YOUR GOAL:
Return only the lines running from the line that holds "perch(leftStem, 66), 4, 3);" to the line that holds "obj.data.transform(world)", including both.

------ DATA BLOCK ------

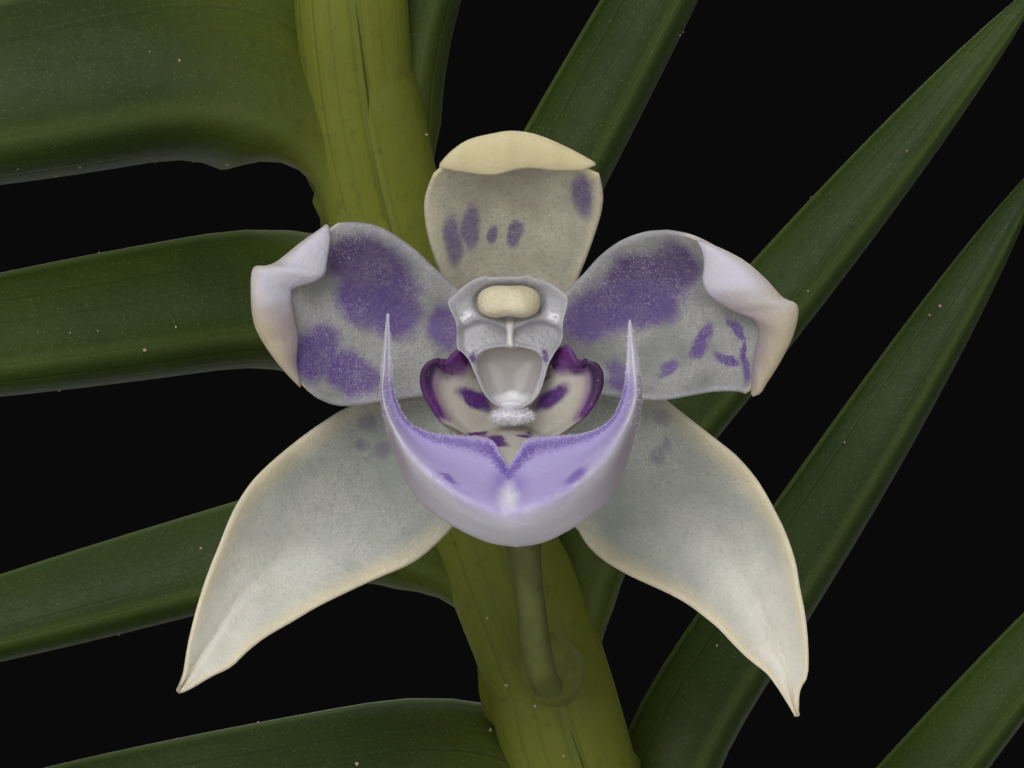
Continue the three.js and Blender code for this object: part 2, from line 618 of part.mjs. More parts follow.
// The lip: the bowl, a claw that runs forward from it, and the anchor at the claw's end.
function buildLip(rows, columns) {
  const half = (mirror) => anchorSections.map((section, i) =>
    anchorRing(section, mirror, i / anchorSections.length),
  );
  const right = half(1);
  const left = half(-1).slice(1).reverse();
  const [x, y, z] = hornTip;
  const anchor = loft([[point(-x, y, z)], ...left, ...right, [point(x, y, z)]]);
  const claw = tube(pointsOf(clawLine), clawRadii, 6, 5);
  return toGeometry(fuse([anchor, bladeGeometry(bowlShape, rows, columns), claw]));
}

// The column's face as [x, z], its depths as [y, size of the face there], and the height it shrinks to.
const columnOutline = [
  [0, 3.95], [0.6, 3.85], [1.35, 3.5], [1.75, 3], [1.7, 2.4], [1.55, 1.8], [1.4, 1.1], [1.1, 0.4],
  [0.75, -0.1], [0, -0.35], [-0.75, -0.1], [-1.1, 0.4], [-1.4, 1.1], [-1.6, 1.8], [-1.85, 2.4], [-2, 3.1],
  [-1.5, 3.55], [-0.75, 3.85],
];
const columnDepths = [[-0.55, 0.6], [-2.2, 0.85], [-3.6, 1]];
const columnHeart = 1.5;

// A round lump with these half sizes, at a place.
function lump(halfSize, place) {
  return new THREE.SphereGeometry(1, 8, 6).scale(...halfSize).translate(...place);
}

// The column: a stout stalk with a winged hood and a round hollow below it.
function buildColumn() {
  const rings = columnDepths.map(([y, size]) =>
    columnOutline.map(([x, z]) => point(x * size, y, columnHeart + (z - columnHeart) * size)),
  );
  const hollow = lump([1.05, 1.3, 0.95], [0, -3.9, 0.75]);
  return toGeometry(toSolid(loft(rings)).subtract(toSolid(hollow)));
}

// The pollen cap: two rounded lobes side by side.
function buildAntherCap() {
  const lobes = [-0.42, 0.42].map((x) => lump([0.6, 0.34, 0.53], [x, -4.3, 3.1]));
  return toGeometry(fuse(lobes));
}

// The stalk of a bloom from a stem to its back, with a smooth ovary at the top and a bract at the foot.
function buildPedicel(from, to) {
  const sag = point(0, 0, from.distanceTo(to) * 0.22);
  const line = [from, from.clone().lerp(to, 0.4).sub(sag), to.clone().add(point(0, 2.5, -1.6)), to];
  const stalk = tube(line, [PEDICEL_RADIUS, PEDICEL_RADIUS, OVARY_RADIUS, OVARY_RADIUS], 6, 7);
  const away = line[1].clone().sub(from).normalize();
  const bractTip = from.clone().addScaledVector(away, BRACT_LENGTH).add(point(0, 0, 0.9));
  const bract = tube([from, from.clone().lerp(bractTip, 0.5), bractTip], [0.9, 1.15, 0.25], 5, 3);
  return toGeometry(fuse([stalk, bract]));
}

// A whole bloom in a group of its own, at a place, nodding by the pitch and turned by the yaw.
function addBloom(name, { centre, yaw, pitch, stemPoint }, rows, columns) {
  const bloom = new THREE.Group();
  bloom.position.copy(centre);
  bloom.rotation.set(radians(pitch), 0, radians(yaw), "ZYX");
  plant.add(bloom);
  bloom.updateMatrixWorld(true);
  add(name + "_dorsal_sepal", organ(dorsalSepal, rows, columns), sepalCream, bloom);
  add(name + "_left_sepal", organ(leftSepal, rows + 1, columns), sepalCream, bloom);
  add(name + "_right_sepal", organ(rightSepal, rows + 1, columns), sepalCream, bloom);
  add(name + "_left_petal", organ(leftPetal, rows, columns), petalViolet, bloom);
  add(name + "_right_petal", organ(rightPetal, rows, columns), petalViolet, bloom);
  add(name + "_lip", buildLip(rows + 2, columns), lipLavender, bloom);
  add(name + "_column", buildColumn(), columnWhite, bloom);
  add(name + "_anther_cap", buildAntherCap(), antherYellow, bloom);
  const foot = bloom.worldToLocal(stemPoint.clone());
  add(name + "_pedicel", buildPedicel(foot, point(0, BLOOM_BACK, 0)), pedicelGreen, bloom);
}

// The place beside a stem at a length from its foot where a stalk or a bud springs, clear of the stem.
function axil(stem, length) {
  const { centre, normal } = frameAt(stem, length);
  return centre.clone().addScaledVector(normal, stem.radius + AXIL_GAP);
}

// Where a bloom sits in front of a stem, looking away from it and a little upward.
function perch(stem, length) {
  const { centre, normal, tangent } = frameAt(stem, length);
  const place = centre.clone().addScaledVector(normal, PERCH_OUT).addScaledVector(tangent, PERCH_UP);
  const yaw = THREE.MathUtils.radToDeg(Math.atan2(normal.x, -normal.y));
  return { centre: place, yaw, pitch: PERCH_PITCH, stemPoint: axil(stem, length) };
}

// A bud's radii along its length: the stalk, then the closed bud, to its tip.
const budRadii = [0.55, 0.6, 1, 2.1, 2.5, 1.8, 0.3];

// A closed bud on a short stalk that springs from a stem at a length from its foot.
function addBud(name, stem, length) {
  const foot = axil(stem, length);
  const { normal, tangent } = frameAt(stem, length);
  const lean = normal.clone().addScaledVector(tangent, 0.7).normalize();
  const step = (reach, lift) => foot.clone().addScaledVector(lean, reach).addScaledVector(tangent, lift);
  const line = [foot, step(2.2, -0.3), step(4.6, 0.2), step(7.2, 1.2), step(9.6, 2.4)];
  add(name, toGeometry(toSolid(tube(line, budRadii, 7, 9))), sepalCream);
}

add("pot", buildPot(), clay);
add("bark_mix", buildBark(stems), bark);
stems.forEach((stem) => add(stem.name, buildLeafyStem(stem), leafGreen));
addBloom("bloom_a", { centre: BLOOM_CENTRE, yaw: 0, pitch: 0, stemPoint: axil(frontStem, 108) }, 5, 4);
addBloom("bloom_b", perch(frontRightStem, 52), 4, 3);
addBloom("bloom_c", perch(leftStem, 66), 4, 3);
addBud("bud_a", frontStem, 92);
addBud("bud_b", rightStem, 62);

export default plant;
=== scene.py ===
"""The look of a potted Dichaea orchid: clay pot, bark, leafy stems in two ranks, blooms and buds.

Lengths in the classes below are millimetres; meshes are made in metres. A bloom's own frame has X to
the right, Z up, and faces -Y.
"""
import functools
import logging
import math
from dataclasses import dataclass, field, replace
from enum import Enum
from typing import Any, Callable, Iterable, Sequence

import bmesh
import bpy
import numpy as np
from bpy.types import Material, Mesh, Modifier, Node, NodeSocket, NodeTree, Object
from mathutils import Euler, Matrix, Vector

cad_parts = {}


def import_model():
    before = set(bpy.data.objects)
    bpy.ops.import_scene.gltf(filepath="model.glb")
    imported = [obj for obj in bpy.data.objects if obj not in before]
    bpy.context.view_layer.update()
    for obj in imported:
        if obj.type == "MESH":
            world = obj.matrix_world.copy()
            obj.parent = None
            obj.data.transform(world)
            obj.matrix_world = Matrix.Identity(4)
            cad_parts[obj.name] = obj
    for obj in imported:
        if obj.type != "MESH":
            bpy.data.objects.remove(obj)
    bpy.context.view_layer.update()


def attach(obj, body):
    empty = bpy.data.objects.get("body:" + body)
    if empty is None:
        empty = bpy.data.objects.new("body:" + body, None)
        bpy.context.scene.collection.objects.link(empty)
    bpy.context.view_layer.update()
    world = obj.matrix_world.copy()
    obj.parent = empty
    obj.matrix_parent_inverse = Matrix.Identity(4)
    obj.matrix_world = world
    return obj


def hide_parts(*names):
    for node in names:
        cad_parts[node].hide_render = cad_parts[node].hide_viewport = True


LOG = logging.getLogger("orchid")
MM = 0.001
TURN = 2 * math.pi
BACKWARD = np.array([0.0, 1.0, 0.0])
Rows = np.ndarray
Curve = Sequence[Sequence[float]]
Colour = tuple[float, float, float]


def draw(item: float, purpose: float) -> float:
    """A repeatable draw from 0 to 1 for the item with this number and purpose."""
    wave = math.sin(item * 12.9898 + purpose * 78.233) * 43758.5453
    return wave - math.floor(wave)


def smooth(low: float, high: float, value: Any) -> Any:
    """A soft step from 0 at low to 1 at high."""
    share = np.clip((np.asarray(value, float) - low) / (high - low), 0, 1)
    return share * share * (3 - 2 * share)


def unit(vectors: Rows) -> Rows:
    """The vectors with length one."""
    return vectors / np.maximum(np.linalg.norm(vectors, axis=-1, keepdims=True), 1e-9)


def heading(turn: float) -> Rows:
    """The level direction at this angle."""
    return np.array([math.cos(turn), math.sin(turn), 0.0])


def circle(count: int) -> Rows:
    """Angles evenly round a full turn."""
    return np.linspace(0, TURN, count, endpoint=False)


def triple(*numbers: Any) -> Rows:
    """Numbers, or grids of them, side by side as rows of three."""
    return np.stack(np.broadcast_arrays(*numbers), axis=-1)


def between(corners: Iterable[Rows], w: Any, tight: float = 0.5) -> Rows:
    """A place between the second and the third of four points, on a smooth curve through them.

    Args:
        corners: The four points.
        w: The share of the way between them, from 0 to 1.
        tight: How strongly the neighbours bend the curve.

    Returns:
        The place.
    """
    a, b, c, d = corners
    leave, arrive = tight * (c - a), tight * (d - b)
    square = 3 * (c - b) - 2 * leave - arrive
    return b + leave * w + square * w**2 + (2 * (b - c) + leave + arrive) * w**3


def along(points: Curve, shares: Any) -> Rows:
    """Places on the smooth curve through some points.

    Args:
        points: The points that the curve passes through.
        shares: How far along each place is, from 0 to 1.

    Returns:
        One row of coordinates for each share.
    """
    line = np.asarray(points, float)
    line = np.vstack([2 * line[0] - line[1], line, 2 * line[-1] - line[-2]])
    place = np.clip(np.atleast_1d(np.asarray(shares, float)), 0, 1) * (len(line) - 3)
    first = np.minimum(place.astype(int), len(line) - 4)
    return between((line[first + k] for k in range(4)), (place - first)[:, None])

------

ANSWER BELOW:
addBloom("bloom_c", perch(leftStem, 66), 4, 3);
addBud("bud_a", frontStem, 92);
addBud("bud_b", rightStem, 62);

export default plant;
=== scene.py ===
"""The look of a potted Dichaea orchid: clay pot, bark, leafy stems in two ranks, blooms and buds.

Lengths in the classes below are millimetres; meshes are made in metres. A bloom's own frame has X to
the right, Z up, and faces -Y.
"""
import functools
import logging
import math
from dataclasses import dataclass, field, replace
from enum import Enum
from typing import Any, Callable, Iterable, Sequence

import bmesh
import bpy
import numpy as np
from bpy.types import Material, Mesh, Modifier, Node, NodeSocket, NodeTree, Object
from mathutils import Euler, Matrix, Vector

cad_parts = {}


def import_model():
    before = set(bpy.data.objects)
    bpy.ops.import_scene.gltf(filepath="model.glb")
    imported = [obj for obj in bpy.data.objects if obj not in before]
    bpy.context.view_layer.update()
    for obj in imported:
        if obj.type == "MESH":
            world = obj.matrix_world.copy()
            obj.parent = None
            obj.data.transform(world)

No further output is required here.